We are the best testament to the power of chance, the very unlikely convergence of so many variables.   One scientist estimated mathematically and using concrete data that chances of intelligent life like ours emerging in the universe is a very minuscule .01 percent (100 percent being certainty). Scientists have even made up a term for it:  The Goldilocks Theory, derived from that fairy tale girl’s preferred soup being “not too warm, not too cold”.  The theory – actually a conclusion – is that the factors that led to the emergence of life were so precisely right, that if just one thing were changed, we wouldn’t be here.   Just a few kilometers deviation of the earth’s 149.6 million distance from the sun, and we would have been frozen or fried”.

What were the chances of a big meteor from the vastness of space entering the solar system and hitting the earth, a very macro version of the bullet fired many kilometers away hitting Stephanie? Probably billions to one.  Yet astronomers have recently concluded that a large meteor had hit the earth five billion years ago –- to form the moon, which was nudged to such a precise distance away from the earth that the gravitational dynamics between the two bodies created crucial elements for the emergence of life, such as sea-tides and just the right speed of the earth’s rotation.

But “chance” is such a very cold idea it is horrifying.  We call it fate, if chance results in tragedy, as in Stephanie case.   We call it destiny if chance leads to some victory, as when the Corazon Aquino’s death less than a year before the 2010 elections catapulted his mediocre son to the presidency.

The ancient Greeks had brilliant insights, expressed in their mythology.  Every god in their vast pantheon was powerless before the Fates (Moirai), even the greatest of the gods Zeus, although he is portrayed as the incarnation of the Moirai.  It is not the gods nor even Zeus (which got to be the Latin Deus, the Spanish Dios and finally our Filipino “Diyos”) who really rule over men.  It is three Morai who determined from one’s birth the kind of life you’d live, its length and the manner of its ending.

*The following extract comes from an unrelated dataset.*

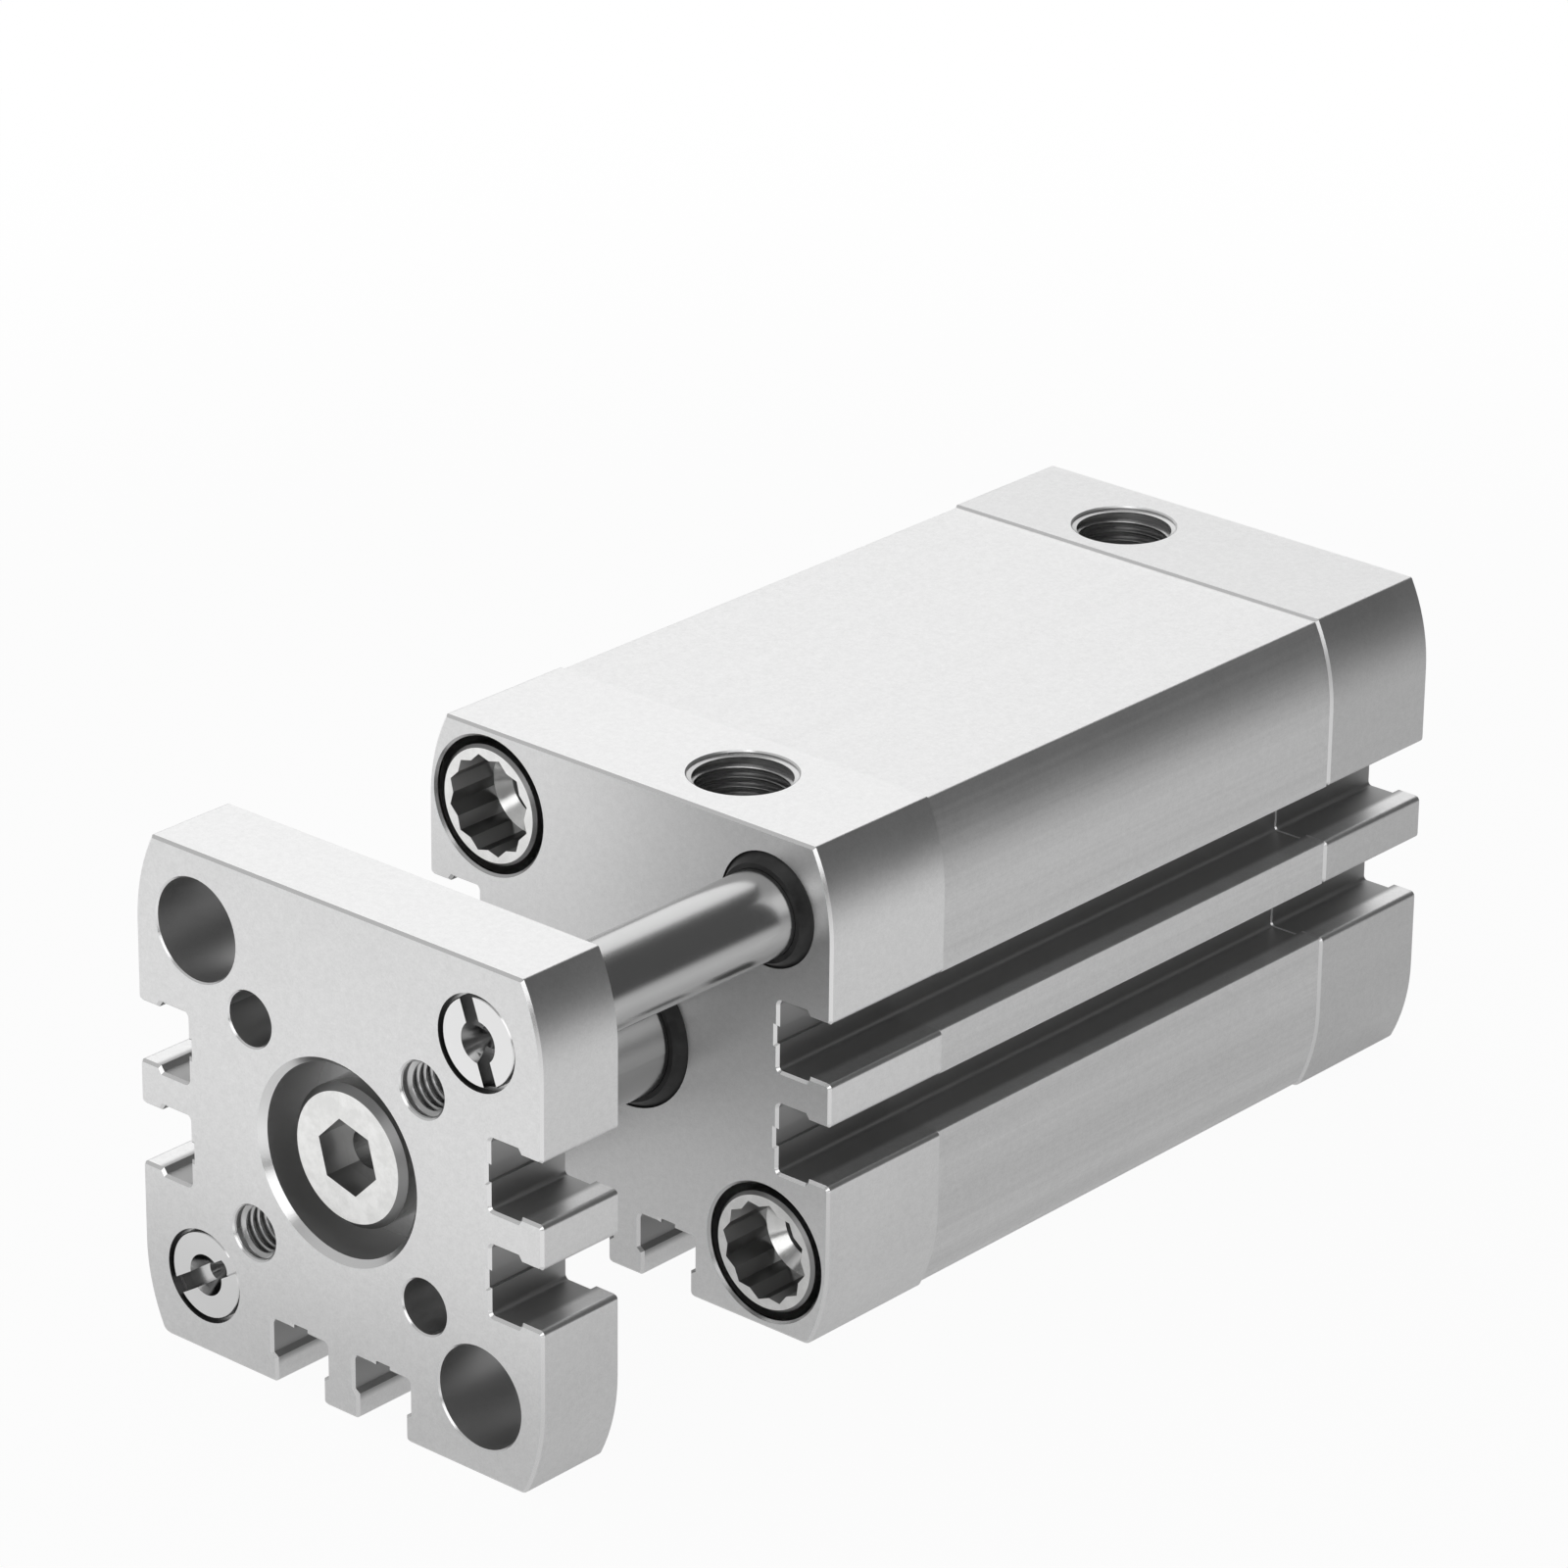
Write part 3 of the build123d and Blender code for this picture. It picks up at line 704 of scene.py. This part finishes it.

Religion is in many ways humans’ coping behavior in the face of a haphazard, unfeeling universe:  That there is a Deity who would control Chance to satisfy our desires – but only if we worship it.  We pray to God to intervene in the random movement of lotto balls shaken in a container, so they’ll rest in positions representing the numbers we bet on.  Chance is transformed into Christianity’s   “God’s will”, and in Islam, “Insha’Allah” – the latter evolving, after several centuries of Muslim rule of the Iberian peninsula, into the Spanish ojala, and then into Filipino “Bahala na.”  The Greeks’ three Fates have been transmogrified into the Holy Trinity, with the tweak that in this new improved version, the Trinity can be convinced to change their minds for our wishes, just as long as we pay obeisance to them.

The uniqueness of man is not that we are intentional creatures, but that we are aware of our intentionality. We intend to do things, and we often succeed in doing things.   But those many successes create the illusion of us being the masters of our entire universe, until an equivalent of Stephanie’s bullet hits.   Her tragedy is what the very universe and our lives are about, and we tremble in that realization. To radically paraphrase the last line in Gerard Manley Hopkins’ famous poem: We weep for Stephanie, but it is also ourselves we mourn for.